1. At lunchtime, we realise that neither of us has seen Kaufman since we woke up. We stand on the balcony and call his name: within a minute, a meow echoes up from near the chicken run then a face appears. He calls to us and we wave and meow back at him. He runs up the three flights of stairs, chatting the whole way and in the kitchen, we reward him with milk.

2. The bowls are *just* soft enough to turn. For once, I remember what my tutor said about taking the time to look at the bowl properly before you start to turn it: to see where it needs reducing and where it is already fine. I’m rewarded with the opportunity to try out a new (to me) type of foot and produce my favourite bowl yet.

3. The allotments are so much nicer now that one of two abandoned plots on the other side of the path has been reclaimed.
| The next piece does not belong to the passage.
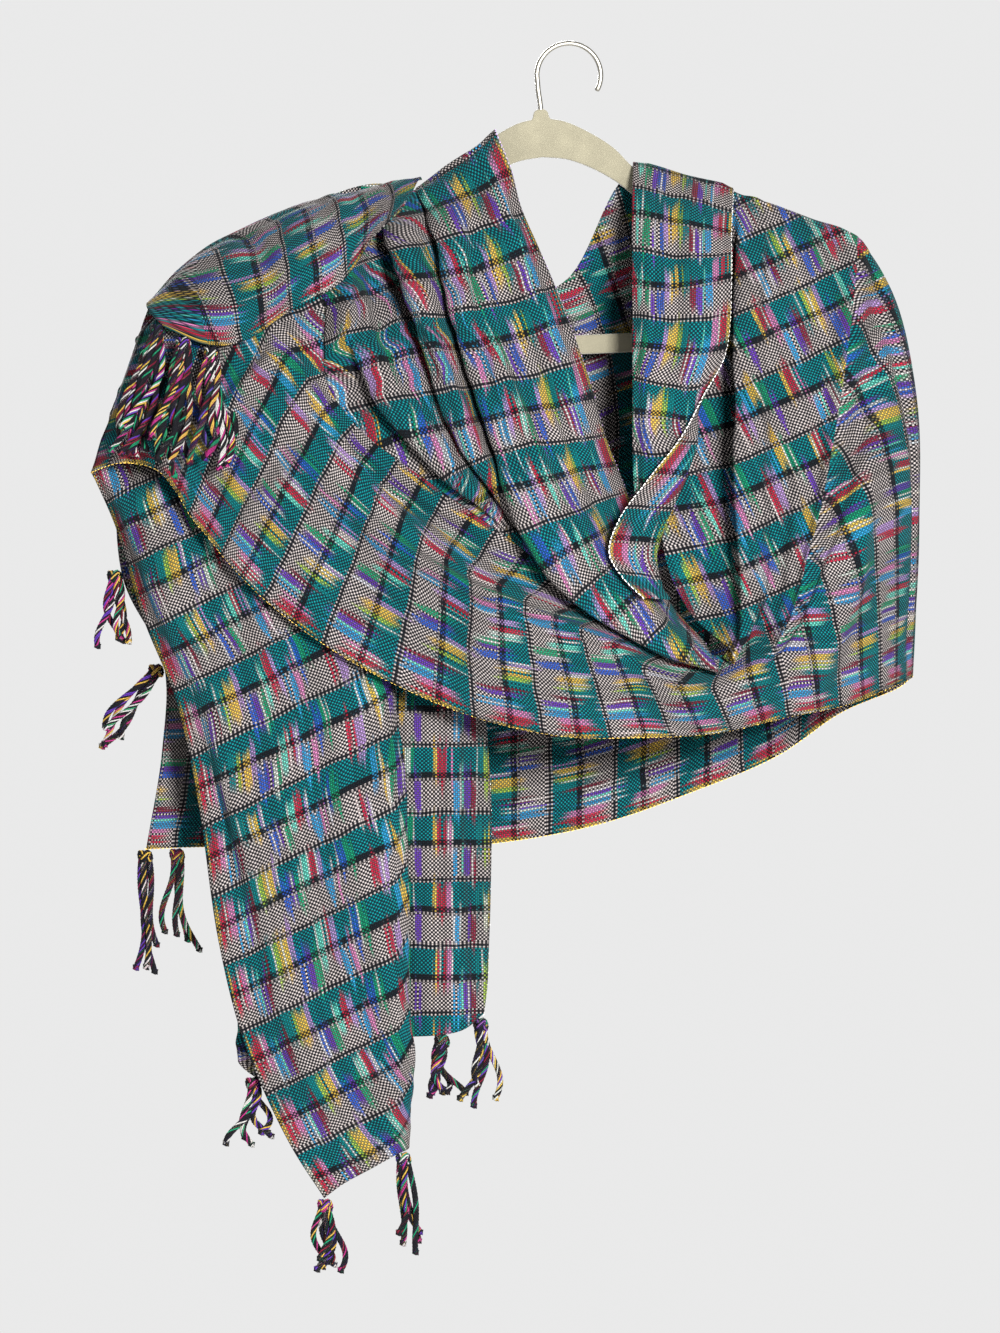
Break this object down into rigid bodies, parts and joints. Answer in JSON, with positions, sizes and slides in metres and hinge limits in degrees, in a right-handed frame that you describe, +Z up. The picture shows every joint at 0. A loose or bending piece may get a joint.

3b. I’m slowly picking away at things: I prune my summer-fruiting raspberries, I pick weeds from around the pak choi and start weeding the next overrun bed.

3c. Walking around the park, Lily takes a wide circle around what I describe to my mum as “a big, terrifying ferocious dog”. The lad walking the other hound smiles at the description of his Yorkshire Terrier.

3d. There is another, bigger, allotment site at the top of the park. I ogle at the precise, neat rows of the corner plot, with pure allotment envy.